Successful organizations invest as much in communication and culture as in technology. They frame AI as a collaborator, not a supervisor.


9. Common Pitfalls to Avoid

Several patterns repeatedly undermine AI productivity initiatives:

  • Tool overload – too many tools, not enough clarity
  • Lack of standards – inconsistent usage and outputs
  • No ownership – unclear responsibility for success
  • Ignoring feedback – employee concerns dismissed

Avoiding these pitfalls requires governance that is light but intentional. Clear guidelines, shared examples, and ongoing learning make a significant difference.

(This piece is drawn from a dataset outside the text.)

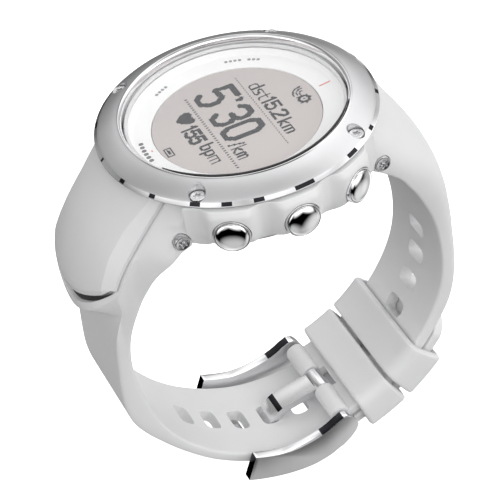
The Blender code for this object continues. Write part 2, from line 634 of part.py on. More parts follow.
def buckle_tang(mat):
    p = loop_point(PIVOT_DEG, PIVOT_R)
    line = [Vector((0, y, z)) for y, z in tang_line()]
    left, right = [], []
    for i, q in enumerate(line):
        d0 = (line[max(i, 1)] - line[max(i, 1) - 1]).normalized()
        d1 = (line[min(i + 1, len(line) - 1)] - line[min(i, len(line) - 2)]).normalized()
        d = (d0 + d1).normalized()
        n = Vector((0, -d.z, d.y)) * TANG_THICK / max(0.5, d.dot(d1))
        left.append(tuple(q)[1:])
        right.append(tuple(q + n)[1:])
    tang = extrude_x("buckle_tang", left + right[::-1], -TANG_HALF, TANG_HALF, mat)
    combine(tang, cylinder("eye", (-TANG_HALF, p[1], p[2]), (TANG_HALF, p[1], p[2]), 1.65, 14, None),
            "UNION")
    combine(tang, cylinder("hole", (-9, p[1], p[2]), (9, p[1], p[2]), BAR_R + GAP, 10, None),
            "DIFFERENCE")
    weld(tang)
    return tang


def keeper(name, centre, span, mat):
    """Rectangular loop around both straps."""
    rings = []
    for k in range(6):
        a = centre - span + 2 * span * k / 5
        soft = 0.45 if k in (0, 5) else 0.0
        h, r0, r1 = KEEPER_HALF - soft, KEEPER_R[0] + soft, KEEPER_R[1] - soft
        outer = [(-h + 1.3, r0), (h - 1.3, r0), (h, r0 + 1.3), (h, r1 - 1.3), (h - 1.3, r1),
                 (-h + 1.3, r1), (-h, r1 - 1.3), (-h, r0 + 1.3)]
        g, q0, q1 = KEEPER_HOLE_HALF, KEEPER_HOLE_R[0], KEEPER_HOLE_R[1]
        inner = [(-g + 0.3, q0), (g - 0.3, q0), (g, q0 + 0.3), (g, q1 - 0.3), (g - 0.3, q1),
                 (-g + 0.3, q1), (-g, q1 - 0.3), (-g, q0 + 0.3)]
        rings.append(([loop_point(a, r, x) for x, r in outer], [loop_point(a, r, x) for x, r in inner]))
    verts, faces, n = [], [], 8
    for outer, inner in rings:
        verts += outer + inner
    for i in range(5):
        for k in range(n):
            m = (k + 1) % n
            a, b = i * 16, (i + 1) * 16
            faces.append((a + k, a + m, b + m, b + k))
            faces.append((a + 8 + k, b + 8 + k, b + 8 + m, a + 8 + m))
    for base in (0, 80):
        for k in range(n):
            m = (k + 1) % n
            faces.append((base + k, base + m, base + 8 + m, base + 8 + k))
    return add(name, verts, faces, mat)


def spring_bar(mat):
    p = loop_point(PIVOT_DEG, PIVOT_R)
    return cylinder("spring_bar", (-12.6, p[1], p[2]), (12.6, p[1], p[2]), BAR_R, 10, mat, 0.2)


def build():
    clear_scene()
    satin = material("satin_steel", (0.62, 0.62, 0.63), 1.0, 0.34)
    polished = material("polished_steel", (0.78, 0.78, 0.79), 1.0, 0.09)
    screw = material("screw_steel", (0.55, 0.55, 0.56), 1.0, 0.25)
    shell = material("white_case_plastic", (0.80, 0.80, 0.81), 0.0, 0.42)
    white = material("white_ring_plastic", (0.85, 0.85, 0.86), 0.0, 0.45)
    strap = material("white_strap_rubber", (0.78, 0.78, 0.79), 0.0, 0.55)
    mats = {
        "glass": material("crystal_glass", (0.95, 0.97, 0.98), 0.0, 0.03, 0.9),
        "gasket": material("pale_gasket", (0.75, 0.75, 0.75), 0.0, 0.6),
        "white": white,
        "lcd": material("display_panel", (0.62, 0.60, 0.58), 0.0, 0.3),
        "guide": material("light_guide_acrylic", (0.85, 0.88, 0.90), 0.0, 0.2),
        "inner": material("chassis_plastic", (0.06, 0.06, 0.07), 0.0, 0.55),
        "board": material("circuit_board", (0.02, 0.16, 0.07), 0.0, 0.4),
        "cell": material("battery_wrap", (0.55, 0.56, 0.58), 0.6, 0.4),
        "brass": material("buzzer_brass", (0.75, 0.58, 0.28), 1.0, 0.3),
        "ceramic": material("antenna_ceramic", (0.70, 0.66, 0.58), 0.0, 0.5),
        "rubber": material("gasket_rubber", (0.03, 0.03, 0.03), 0.0, 0.7),
    }
    case_body(shell)
    case_back(satin)
    bezel(satin)
    display_stack(mats)
    buttons(polished, screw)
    strap_twelve(strap)
    strap_six(strap)
    antenna_cover(shell)
    lug_hardware(screw, mats["brass"])
    small_screws(screw, material("contact_gold", (0.85, 0.65, 0.30), 1.0, 0.25))
    buckle_frame(polished)
    buckle_tang(polished)
    spring_bar(screw)
    for i, (centre, span) in enumerate(zip(KEEPER_CENTRES, KEEPER_SPANS), 1):
        keeper("strap_keeper_%d" % i, centre, span, strap)


build()
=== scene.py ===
"""Looks of the GPS running watch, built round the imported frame. Lengths in mm until a mesh is made."""
import math
import bpy
import bmesh
from mathutils import Matrix, Vector


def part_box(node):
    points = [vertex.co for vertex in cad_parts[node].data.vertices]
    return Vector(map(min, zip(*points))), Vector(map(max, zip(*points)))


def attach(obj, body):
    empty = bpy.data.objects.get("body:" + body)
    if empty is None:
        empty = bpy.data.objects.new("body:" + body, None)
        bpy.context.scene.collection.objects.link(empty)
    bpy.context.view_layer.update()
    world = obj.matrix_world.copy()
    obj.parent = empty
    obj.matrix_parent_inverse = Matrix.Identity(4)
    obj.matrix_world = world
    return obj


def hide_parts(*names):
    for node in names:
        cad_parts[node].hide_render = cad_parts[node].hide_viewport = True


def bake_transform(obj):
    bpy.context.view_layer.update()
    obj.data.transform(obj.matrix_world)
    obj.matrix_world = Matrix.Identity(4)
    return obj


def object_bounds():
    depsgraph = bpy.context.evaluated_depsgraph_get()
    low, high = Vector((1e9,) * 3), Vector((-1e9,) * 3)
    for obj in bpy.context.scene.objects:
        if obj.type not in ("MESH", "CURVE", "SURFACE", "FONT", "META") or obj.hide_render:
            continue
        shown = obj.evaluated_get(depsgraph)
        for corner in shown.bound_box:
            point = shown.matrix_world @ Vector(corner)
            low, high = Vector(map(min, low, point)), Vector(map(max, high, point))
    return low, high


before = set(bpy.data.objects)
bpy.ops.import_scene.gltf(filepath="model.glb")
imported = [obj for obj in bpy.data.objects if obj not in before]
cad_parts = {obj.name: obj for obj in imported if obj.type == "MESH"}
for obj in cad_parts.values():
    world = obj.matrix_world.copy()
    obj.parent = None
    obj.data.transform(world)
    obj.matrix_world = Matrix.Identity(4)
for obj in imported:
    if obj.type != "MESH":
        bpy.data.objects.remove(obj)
cad_lo, cad_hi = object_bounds()
MM = 0.001

# ---- dimensions shared with the frame (mm)
CASE_Z = (1.7, 11.9)
CASE_R_ROOT = 21.8
ROOT_ANGLE = 45.5
ROOT_GAP = 0.12
BUTTON_ANGLES = (-27.1, 0.0, 27.1, 152.9, 207.1)
BUTTON_Z = 7.15
POD_REACH, POD_RISE = 13.2, 1.72        # half width in degrees and swell of a button pod
BEZEL_SCREWS = (39.9, 140.1, 219.9, 320.1)
BEZEL_SCREW_R = 23.0
LUG_Y, LUG_Z = 18.9, 4.8
LOOP = (1.0, -24.0)
PIVOT = (31.2, -80.0)
LCD_R, DIAL_Z, LCD_Z = 14.75, 11.7, 11.55
SLOTS_12 = (-5.5, -17.0, -28.5, -40.0, -59.2)
SLOTS_6 = (229.0, 239.5, 250.0, 260.6, 271.0, 281.0, 291.5, 302.0, 312.5)
KEEPERS = ((-66.55, 6.65), (-51.15, 7.25))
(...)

10. A Practical Path Forward

Organizations looking to improve productivity with AI can follow a simple, repeatable process:

  1. Identify high‑friction tasks
  2. Pilot AI tools on a small scale
  3. Measure time saved or uplift
  4. Adjust workflows, not just tools
  5. Support adoption through training
  6. Reassess and expand deliberately

This approach reduces risk while building confidence. It treats AI as an evolving capability rather than a one‑time purchase.


Conclusion: Productivity as Leverage, Not Pressure

AI’s greatest productivity promise is not about working faster for the sake of speed. It is about reallocating human effort toward what humans do best: reasoning, empathizing, creating, and deciding.

When implemented thoughtfully, AI gives teams leverage. It removes friction, amplifies expertise, and creates room for higher‑value work. When implemented carelessly, it creates noise, anxiety, and disappointment.

The difference lies not in the algorithms, but in the choices organizations make. Measure realistically. Adopt gradually. Center people. Treat productivity as a means to better work—not simply more work.

Used this way, AI becomes not just a productivity tool, but a catalyst for healthier, more effective organizations.